== Aim of the exercise ==
Return the number of lines that include the string "Identity", without any other text.
═══
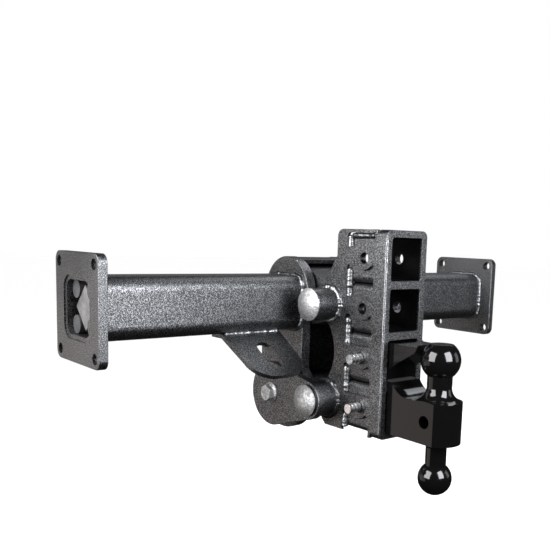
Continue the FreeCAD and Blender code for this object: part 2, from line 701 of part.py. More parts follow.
def mount_body():
    """The block between the receiver and the barrel, with its saddle under the upper ball."""
    width = MOUNT_HALF_WIDTH
    front = FACE_Y - SIDE_GAP
    block = box(-width, width, BALL_AXIS_Y, front, BARREL_BOTTOM, SHOULDER_TOP)
    saddle = rod(-width - 1, width + 1, SADDLE_Y, SADDLE_Z, SADDLE_RADIUS)
    beyond = box(-width - 1, width + 1, BALL_AXIS_Y - 1, SADDLE_Y, BARREL_TOP, SHOULDER_TOP + 1)
    return block.cut(saddle).cut(beyond)


def dual_ball_mount():
    """Two tow balls on one forged mount, with its shank in the lowest level."""
    level_z = LEVEL_Z[3]
    body = mount_body().fuse([turned_balls(), shank(level_z)]).removeSplitter()
    body = body.cut(rod(-SHANK, SHANK, HITCH_PIN_Y, level_z, SHANK_PIN_HOLE / 2))
    return body.cut(rod(-SHANK, SHANK, BALL_AXIS_Y, level_z, CROSS_HOLE / 2))


def pintle_lock():
    """Forked tongue behind the upper ball that keeps a lunette ring on, with its own shank."""
    level_z = LEVEL_Z[2]
    top = shank_centre(level_z) + SHANK / 2
    half = SHANK / 2
    root = FACE_Y - SIDE_GAP
    tip_low = top - LOCK_TIP_HEIGHT
    underside = tip_low - (root - LOCK_TIP_LOW_Y) * math.tan(math.radians(LOCK_UNDERSIDE_SLOPE))
    moves = [(LOCK_TIP_TOP_Y, top), (LOCK_TIP_LOW_Y, tip_low), (root, underside)]
    tongue = plate(-half, half, (root, top), moves)
    cut = Part.makeCylinder(LOCK_CUT_RADIUS, SHANK, vector(0, BALL_AXIS_Y, top - SHANK + 1))
    body = tongue.cut(cut).fuse(shank(level_z)).removeSplitter()
    return body.cut(rod(-SHANK, SHANK, HITCH_PIN_Y, level_z, SHANK_PIN_HOLE / 2))


# ---------------------------------------------------------------- lower arms

def lower_arm(side):
    """Link plate outside the bracket, its wide end set a little below the lower pivot."""
    low, high = side_span(side, LOWER_ARM_INNER, LOWER_ARM_OUTER)
    body = link_plate(low, high, 0, LOWER_PIVOT_Z - LOWER_ARM_BIG_DROP, LOWER_ARM_BIG_RADIUS,
                      PIN_Y, LOWER_PIN_Z, LOWER_ARM_SMALL_RADIUS)
    body = soften(body, EDGE, 0, low, high)
    body = body.cut(rod(low - 1, high + 1, 0, LOWER_PIVOT_Z, BOLT_RADIUS + BOLT_CLEARANCE))
    return body.cut(rod(low - 1, high + 1, PIN_Y, LOWER_PIN_Z, PIN_RADIUS + OPEN_PIVOT_CLEARANCE))


def pivot_sleeve():
    """Steel tube that joins the lower arms and turns in the pivot bushes."""
    return ring(-LOWER_ARM_INNER, LOWER_ARM_INNER, 0, LOWER_PIVOT_Z,
                SLEEVE_RADIUS, BOLT_RADIUS + BOLT_CLEARANCE)


def pivot_spacers():
    """Rings that fill the space between each bush flange and its arm."""
    rings = []
    for _, side in SIDES:
        inner = BRACKET_OUTER + BUSH_FLANGE_THICK + SIDE_GAP
        low, high = side_span(side, inner, LOWER_ARM_INNER)
        rings.append(ring(low, high, 0, LOWER_PIVOT_Z, SPACER_RADIUS, SLEEVE_RADIUS))
    return Part.makeCompound(rings)


def flanged_hexagon(side, height):
    """A hexagon with a round flange at its seat on the arm and a chamfered outer end."""
    seat = LOWER_ARM_OUTER
    low, high = side_span(side, seat, seat + height)
    outwards = vector(side, 0, 0)
    corner = BOLT_HEX_FLATS / math.sqrt(3)
    narrow = corner - BOLT_CHAMFER
    cone_base = vector(side * (seat - BOLT_CHAMFER), 0, LOWER_PIVOT_Z)
    cone = Part.makeCone(narrow + height + BOLT_CHAMFER, narrow, height + BOLT_CHAMFER, cone_base, outwards)
    body = hexagon(low, high, 0, LOWER_PIVOT_Z, BOLT_HEX_FLATS).common(cone)
    rim_base = vector(side * seat, 0, LOWER_PIVOT_Z)
    rim = Part.makeCylinder(BOLT_FLANGE_RADIUS, BOLT_FLANGE_RIM, rim_base, outwards)
    slope_base = vector(side * (seat + BOLT_FLANGE_RIM), 0, LOWER_PIVOT_Z)
    slope = Part.makeCone(BOLT_FLANGE_RADIUS, corner - BOLT_FLANGE_RIM,
                          BOLT_FLANGE_THICK - BOLT_FLANGE_RIM, slope_base, outwards)
    return body.fuse([rim, slope]).removeSplitter()


def pivot_bolt():
    """Flange bolt through both lower arms and the sleeve."""
    end = LOWER_ARM_OUTER + NUT_HEIGHT + BOLT_TAIL
    shaft = rod(-LOWER_ARM_OUTER - 1, end, 0, LOWER_PIVOT_Z, BOLT_RADIUS)
    shaft = shaft.makeChamfer(BOLT_CHAMFER, edges_on_plane(shaft, 0, end))
    return flanged_hexagon(-1, BOLT_HEAD_HEIGHT).fuse(shaft).removeSplitter()


def pivot_nut():
    body = flanged_hexagon(1, NUT_HEIGHT)
    low = LOWER_ARM_OUTER - 1
    return body.cut(rod(low, low + NUT_HEIGHT + 2, 0, LOWER_PIVOT_Z, BOLT_RADIUS))


# ---------------------------------------------------------------- hitch pins

def hitch_pin(level_z):
    """Round pin with a head on the right and two clip grooves on the left."""
    head_start = CHEEK_OUTER + SIDE_GAP
    head_end = head_start + HITCH_PIN_HEAD_THICK
    shaft = rod(HITCH_PIN_LEFT_END, head_end, HITCH_PIN_Y, level_z, HITCH_PIN_RADIUS)
    shaft = shaft.makeChamfer(FINE_EDGE, edges_on_plane(shaft, 0, HITCH_PIN_LEFT_END))
    head = rod(head_start, head_end, HITCH_PIN_Y, level_z, HITCH_PIN_HEAD_RADIUS)
    head = head.makeFillet(EDGE, edges_on_plane(head, 0, head_end))
    body = shaft.fuse(head).removeSplitter()
    for groove in HITCH_PIN_GROOVES:
        body = body.cut(ring(groove - HITCH_PIN_GROOVE_WIDTH / 2, groove + HITCH_PIN_GROOVE_WIDTH / 2,
                             HITCH_PIN_Y, level_z, HITCH_PIN_RADIUS + 1,
                             HITCH_PIN_RADIUS - HITCH_PIN_GROOVE_DEPTH))
    return body


def build():
    """All nodes by name."""
    nodes = {
        "bracket_cover": bracket_cover(),
        "pivot_housing": pivot_housing(),
        "torsion_bar": torsion_bar(),
        "upper_arm": upper_arm(),
        "receiver_collar": receiver_collar(),
        "dual_ball_mount": dual_ball_mount(),
        "pintle_lock": pintle_lock(),
        "pivot_sleeve": pivot_sleeve(),
        "pivot_spacers": pivot_spacers(),
        "pivot_bolt": pivot_bolt(),
        "pivot_nut": pivot_nut(),
        "hitch_pin_upper": hitch_pin(LEVEL_Z[2]),
        "hitch_pin_lower": hitch_pin(LEVEL_Z[3]),
    }
    upper_seat = UPPER_BOSS_END
    lower_seat = LOWER_ARM_OUTER + SIDE_GAP
    nodes["upper_pin"] = linkage_pin(upper_seat, UPPER_PIN_Z)
    nodes["upper_pin_cap"] = linkage_pin_cap(upper_seat, UPPER_PIN_Z)
    nodes["lower_pin"] = linkage_pin(lower_seat, LOWER_PIN_Z, LOWER_PIN_SHOULDER)
    nodes["lower_pin_cap"] = linkage_pin_cap(lower_seat, LOWER_PIN_Z, LOWER_PIN_SHOULDER)
    for level, level_z in enumerate(LEVEL_Z, start=1):
        nodes[f"receiver_tube_{level}"] = receiver_tube(level_z)
    for name, side in SIDES:
        nodes[f"cross_tube_{name}"] = cross_tube(side)
        nodes[f"end_plate_{name}"] = end_plate(side)
        nodes[f"bracket_plate_{name}"] = bracket_plate(side)
        nodes[f"hub_bush_{name}"] = hub_bush(side)
        nodes[f"pivot_bush_{name}"] = pivot_bush(side)
        nodes[f"rubber_cords_{name}"] = rubber_cords(side)
        nodes[f"chain_plate_{name}"] = chain_plate(side)
        nodes[f"eye_bush_{name}"] = eye_bush(side)
        nodes[f"cheek_{name}"] = cheek(side)
        nodes[f"upper_boss_{name}"] = boss(side, UPPER_PIN_Z, UPPER_BOSS_RADIUS, UPPER_BOSS_END)
        nodes[f"lower_boss_{name}"] = boss(side, LOWER_PIN_Z, LOWER_BOSS_RADIUS,
                                           LOWER_ARM_INNER - SIDE_GAP)
        nodes[f"lower_arm_{name}"] = lower_arm(side)
    return nodes


os.makedirs("parts", exist_ok=True)
for node, shape in sorted(build().items()):
    shape.exportStep(f"parts/{node}.step")
    size = shape.BoundBox
    print(f"{node}: {len(shape.Solids)} solid(s), valid {shape.isValid()}, {shape.Volume / 1000:.1f} cm3,"
          f" {size.XLength:.1f} x {size.YLength:.1f} x {size.ZLength:.1f}")
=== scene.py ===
"""Looks of the weight distribution hitch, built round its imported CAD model.

Metres, in the CAD frame: the origin is on the torsion bar's axis half-way along the crossmember,
+X along the crossmember, +Z up and -Y to the rear of the vehicle, where the receiver opens.
"""

import json
import math

import bmesh
import bpy
from mathutils import Matrix, Vector, noise


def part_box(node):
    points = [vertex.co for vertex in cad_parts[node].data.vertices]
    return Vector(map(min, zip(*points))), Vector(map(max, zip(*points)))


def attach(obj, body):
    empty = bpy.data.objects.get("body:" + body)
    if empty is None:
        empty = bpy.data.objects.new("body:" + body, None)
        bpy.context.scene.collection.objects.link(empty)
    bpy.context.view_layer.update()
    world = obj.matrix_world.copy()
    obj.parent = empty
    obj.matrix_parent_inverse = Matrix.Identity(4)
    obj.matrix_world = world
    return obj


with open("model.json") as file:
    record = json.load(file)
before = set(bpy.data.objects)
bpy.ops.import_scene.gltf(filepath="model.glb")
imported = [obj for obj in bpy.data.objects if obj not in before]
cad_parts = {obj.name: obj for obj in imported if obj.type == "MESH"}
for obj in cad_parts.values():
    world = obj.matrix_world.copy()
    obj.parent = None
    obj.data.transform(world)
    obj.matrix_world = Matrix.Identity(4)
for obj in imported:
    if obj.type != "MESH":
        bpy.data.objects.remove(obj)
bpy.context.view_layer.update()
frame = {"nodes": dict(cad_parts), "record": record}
nodes = frame["nodes"]
SIDES = (("left", -1), ("right", 1))
TUBE_NUMBERS = range(1, 5)
MM = 0.001


# ---------------------------------------------------------------- sizes read from the frame

def low(node):
    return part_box(node)[0]


def high(node):
    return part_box(node)[1]


def node_centre(node):
    corner_low, corner_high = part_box(node)
    return (corner_low + corner_high) / 2


TUBE_HALF = high("cross_tube_left").z
TUBE_CORNER = 20.0 * MM
PLATE_INNER = -high("end_plate_left").x
BRACKET_OUTER = -low("bracket_plate_left").x
CHEEK_INNER = -high("cheek_left").x
CHEEK_OUTER = -low("cheek_left").x
OPENING_HALF = 31.9 * MM
OPENING_FRONT = low("receiver_collar").y + 3.5 * MM
OPENING_REAR = high("receiver_tube_1").y + 1.0 * MM


# ---------------------------------------------------------------- materials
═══
== Expected answer ==
2